◆ **REQUEST**:
Write the line that includes "List this object's" and all subsequent lines, exactly as written, and nothing more.

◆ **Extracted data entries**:

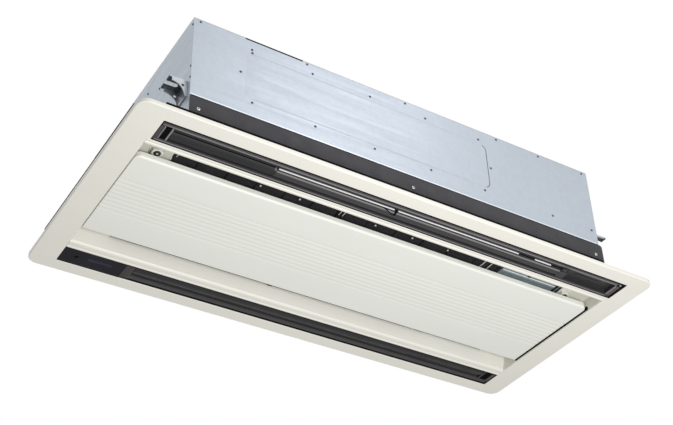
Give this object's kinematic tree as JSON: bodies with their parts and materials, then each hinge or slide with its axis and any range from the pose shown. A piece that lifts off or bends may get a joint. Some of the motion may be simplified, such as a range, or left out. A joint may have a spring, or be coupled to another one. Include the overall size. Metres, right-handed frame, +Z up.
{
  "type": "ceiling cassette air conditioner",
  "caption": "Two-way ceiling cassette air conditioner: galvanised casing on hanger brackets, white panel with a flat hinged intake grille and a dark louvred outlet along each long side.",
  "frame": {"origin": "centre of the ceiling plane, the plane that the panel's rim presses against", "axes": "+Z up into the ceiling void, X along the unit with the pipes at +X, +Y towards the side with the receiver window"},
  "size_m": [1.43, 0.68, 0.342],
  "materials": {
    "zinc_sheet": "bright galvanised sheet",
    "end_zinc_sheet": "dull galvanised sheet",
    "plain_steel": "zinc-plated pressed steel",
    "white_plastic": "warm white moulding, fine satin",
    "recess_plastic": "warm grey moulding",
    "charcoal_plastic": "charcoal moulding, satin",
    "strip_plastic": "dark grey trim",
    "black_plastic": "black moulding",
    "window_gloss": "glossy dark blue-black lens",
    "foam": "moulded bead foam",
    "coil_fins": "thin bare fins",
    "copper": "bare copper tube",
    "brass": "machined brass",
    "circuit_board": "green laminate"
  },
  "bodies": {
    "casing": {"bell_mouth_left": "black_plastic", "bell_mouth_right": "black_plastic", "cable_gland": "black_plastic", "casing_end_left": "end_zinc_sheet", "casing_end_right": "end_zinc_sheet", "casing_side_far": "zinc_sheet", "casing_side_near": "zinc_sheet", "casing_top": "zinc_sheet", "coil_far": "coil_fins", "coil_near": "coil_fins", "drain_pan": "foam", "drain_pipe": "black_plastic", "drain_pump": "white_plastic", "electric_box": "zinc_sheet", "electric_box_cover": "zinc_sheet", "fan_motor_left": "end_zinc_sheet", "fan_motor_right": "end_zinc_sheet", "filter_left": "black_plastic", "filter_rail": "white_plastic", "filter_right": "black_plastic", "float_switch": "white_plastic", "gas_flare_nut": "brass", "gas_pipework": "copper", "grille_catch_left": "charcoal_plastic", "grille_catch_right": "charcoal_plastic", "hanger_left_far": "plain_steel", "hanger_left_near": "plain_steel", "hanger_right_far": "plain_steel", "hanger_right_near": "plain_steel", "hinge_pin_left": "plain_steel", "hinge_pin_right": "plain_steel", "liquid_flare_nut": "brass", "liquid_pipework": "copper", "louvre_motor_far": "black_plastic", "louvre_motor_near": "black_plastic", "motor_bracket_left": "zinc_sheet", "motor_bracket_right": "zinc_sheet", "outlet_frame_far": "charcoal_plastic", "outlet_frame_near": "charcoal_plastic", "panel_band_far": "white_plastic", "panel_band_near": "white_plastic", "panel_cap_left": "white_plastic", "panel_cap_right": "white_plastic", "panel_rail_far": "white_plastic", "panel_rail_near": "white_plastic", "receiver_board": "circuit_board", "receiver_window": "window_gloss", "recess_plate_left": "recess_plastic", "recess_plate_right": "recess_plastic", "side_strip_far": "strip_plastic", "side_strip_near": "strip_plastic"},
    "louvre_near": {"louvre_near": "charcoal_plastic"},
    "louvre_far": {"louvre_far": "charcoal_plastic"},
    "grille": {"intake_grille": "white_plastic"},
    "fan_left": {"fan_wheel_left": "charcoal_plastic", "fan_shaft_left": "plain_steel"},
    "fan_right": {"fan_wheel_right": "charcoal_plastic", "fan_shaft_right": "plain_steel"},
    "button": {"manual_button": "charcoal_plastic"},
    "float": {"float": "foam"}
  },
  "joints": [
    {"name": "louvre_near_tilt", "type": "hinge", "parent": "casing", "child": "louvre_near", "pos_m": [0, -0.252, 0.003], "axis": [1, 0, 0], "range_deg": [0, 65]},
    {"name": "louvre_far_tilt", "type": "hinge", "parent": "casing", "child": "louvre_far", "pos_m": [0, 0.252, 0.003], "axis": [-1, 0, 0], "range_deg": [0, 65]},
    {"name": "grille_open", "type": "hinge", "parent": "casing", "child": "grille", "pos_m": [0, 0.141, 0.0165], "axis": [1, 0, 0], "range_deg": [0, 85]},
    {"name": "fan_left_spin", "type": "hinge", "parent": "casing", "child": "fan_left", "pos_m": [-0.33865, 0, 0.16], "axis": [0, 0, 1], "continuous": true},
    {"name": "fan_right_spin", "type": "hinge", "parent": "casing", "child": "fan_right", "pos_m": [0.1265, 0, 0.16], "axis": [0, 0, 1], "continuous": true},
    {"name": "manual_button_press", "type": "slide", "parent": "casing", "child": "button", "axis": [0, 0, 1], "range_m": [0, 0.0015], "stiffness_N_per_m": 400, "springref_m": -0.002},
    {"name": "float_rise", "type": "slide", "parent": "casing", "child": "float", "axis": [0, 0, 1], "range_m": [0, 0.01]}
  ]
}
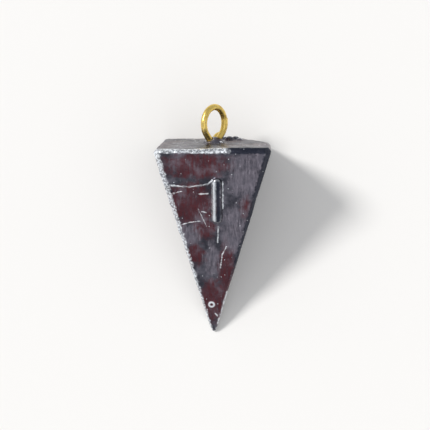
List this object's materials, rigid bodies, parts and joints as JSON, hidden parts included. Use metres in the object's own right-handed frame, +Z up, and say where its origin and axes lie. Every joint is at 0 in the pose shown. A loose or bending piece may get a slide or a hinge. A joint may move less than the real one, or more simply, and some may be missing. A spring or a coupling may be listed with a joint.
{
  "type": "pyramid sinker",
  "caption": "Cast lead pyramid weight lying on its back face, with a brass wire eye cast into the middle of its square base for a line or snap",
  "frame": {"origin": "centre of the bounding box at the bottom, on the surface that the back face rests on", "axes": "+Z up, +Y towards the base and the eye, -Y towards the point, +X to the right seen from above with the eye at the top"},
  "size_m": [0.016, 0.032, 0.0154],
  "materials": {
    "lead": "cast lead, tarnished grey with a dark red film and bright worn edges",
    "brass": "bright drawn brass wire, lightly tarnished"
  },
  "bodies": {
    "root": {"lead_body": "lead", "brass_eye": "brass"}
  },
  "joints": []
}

◆ **RESPONSE**:
List this object's materials, rigid bodies, parts and joints as JSON, hidden parts included. Use metres in the object's own right-handed frame, +Z up, and say where its origin and axes lie. Every joint is at 0 in the pose shown. A loose or bending piece may get a slide or a hinge. A joint may move less than the real one, or more simply, and some may be missing. A spring or a coupling may be listed with a joint.
{
  "type": "pyramid sinker",
  "caption": "Cast lead pyramid weight lying on its back face, with a brass wire eye cast into the middle of its square base for a line or snap",
  "frame": {"origin": "centre of the bounding box at the bottom, on the surface that the back face rests on", "axes": "+Z up, +Y towards the base and the eye, -Y towards the point, +X to the right seen from above with the eye at the top"},
  "size_m": [0.016, 0.032, 0.0154],
  "materials": {
    "lead": "cast lead, tarnished grey with a dark red film and bright worn edges",
    "brass": "bright drawn brass wire, lightly tarnished"
  },
  "bodies": {
    "root": {"lead_body": "lead", "brass_eye": "brass"}
  },
  "joints": []
}